I find it interesting that the concept of interior deterioration keeps appearing on TF. I spent my career working on steel boats. In my experience It's the outside that is the main concern. Other areas are windows and if a traditional stuffing box that is supposed to drip then under the stuffing box. Interior surfaces unless a spot where water pools may see a patina of rust but not significant deterioration.

If your friend is grinding his hull away he is using the wrong approach. trying to take all the rust down to shiny metal. Paint can't adhere to a shiny slick surface, it needs a textured surface for the paint to 'grip'. Sand blasting is the perfect texture. A needle gun is a better tool than a grinder and leaves a better surface for painting.

And he needs to reconsider the paints he's using. Talk to a yard that paints steel workboats and see what primer they are using. A decent paint job should go 5 - 10 yrs with minor touch up hear and there except where abraded.

Where the stainless is welded to the mild steel may be a special problem where the different metals meet.
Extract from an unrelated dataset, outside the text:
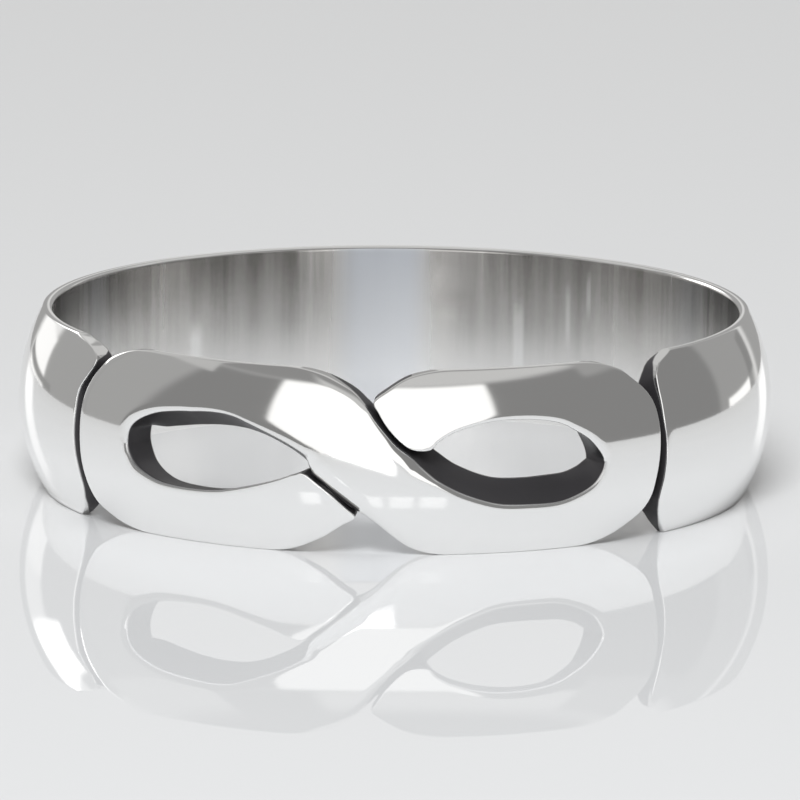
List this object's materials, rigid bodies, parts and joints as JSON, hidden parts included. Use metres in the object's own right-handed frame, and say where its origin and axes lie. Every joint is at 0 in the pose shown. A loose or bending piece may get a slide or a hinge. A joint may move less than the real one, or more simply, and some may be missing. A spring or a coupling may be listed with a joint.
{
  "type": "infinity ring",
  "caption": "Half-round silver finger ring whose front is pierced into an infinity sign, one strand crossing over the other, with notched rims and dark grooves.",
  "frame": {"origin": "centre of the finger hole at the lower rim, on the surface that the ring lies on", "axes": "+Z along the finger hole, from the lower rim to the upper one; the infinity sign faces -Y, with its crossing on the Y axis"},
  "size_m": [0.02, 0.02, 0.0048],
  "materials": {
    "silver": "mirror polished sterling silver, dark oxide left in the grooves and on the walls of the holes"
  },
  "bodies": {
    "root": {"infinity_ring": "silver"}
  },
  "joints": []
}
Mild, stainless and the welding rod. If that can't be brought under control using the correct tools and primer then I'd change my boat's appearance a bit. A chip brush's width of simpler to maintain coating. When the rust appears, a light attack with a needle gun, a product like coroseal then top coat.

In my opinion the key to happiness with a steel boat unless you have unbelievably deep pockets it to learn to appreciate a workboat finish. I don't mean embrace the rust. Trying to keep a steel boat looking like a fiberglass boat just popped out of the mold will be an endless expense.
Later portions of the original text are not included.